In The Sane Society (1955), Fromm argued that a society, in which "consumption has become the de facto goal", was itself sick. He advanced his theory of social character: that "every society produces the character it needs". Early Calvinistic capitalism produced the "hoarding character", who hoards both possessions and feelings: the classic Victorian man of property.

Post-war capitalism, Fromm argued, produced another, equally neurotic type: "the marketing character", who "adapts to the market economy by becoming detached from authentic emotions, truth and conviction". For the marketing character "everything is transformed into a commodity, not only things, but the person himself, his physical energy, his skills, his knowledge, his opinions, his feelings, even his smiles". (For a perfect example of a "marketing character", just think of the current inhabitant of No 10 Downing Street).

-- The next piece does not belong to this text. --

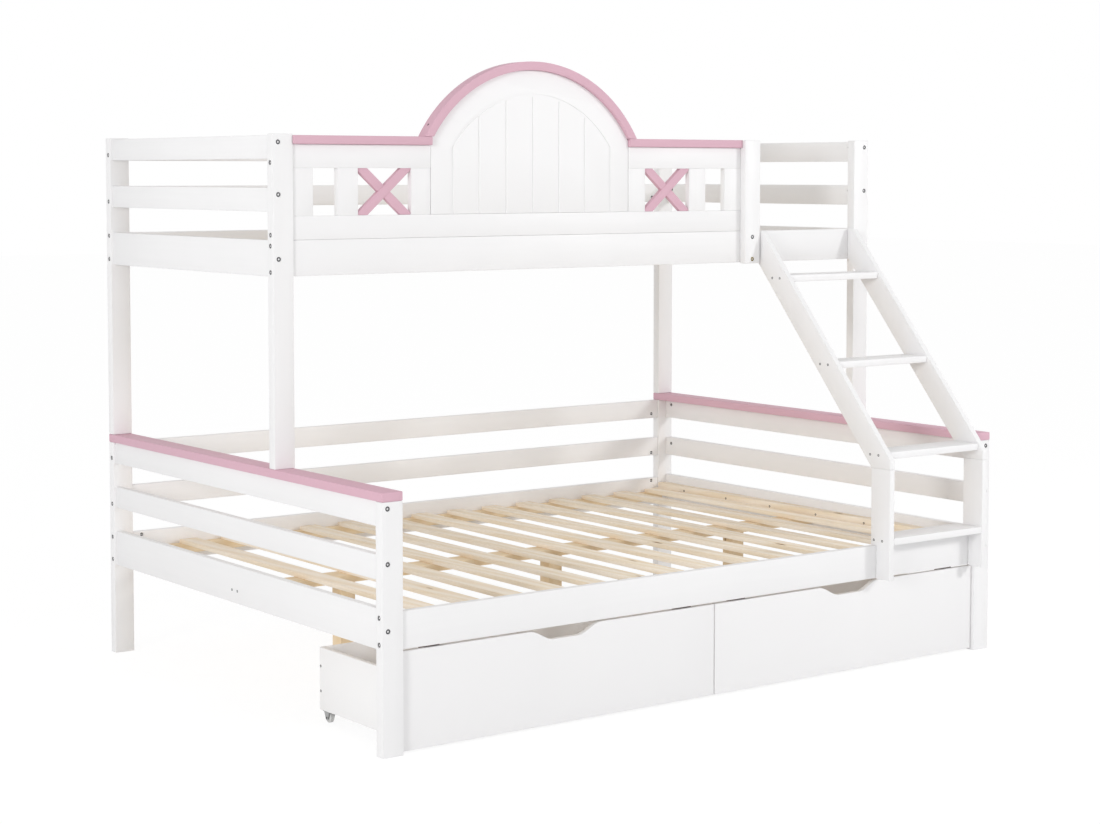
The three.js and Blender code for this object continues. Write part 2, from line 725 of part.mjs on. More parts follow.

Modern global capitalism requires marketing characters in abundance and makes sure it gets them. Meanwhile, Fromm's ideal character type, the mature "productive character", the person without a mask, who loves and creates, and for whom being is more important than having, is discouraged.

Fromm was also deeply concerned with the way that love, "the only sane and satisfactory answer to the problem of human existence" was undermined by an economic system which rewards greed and selfishness.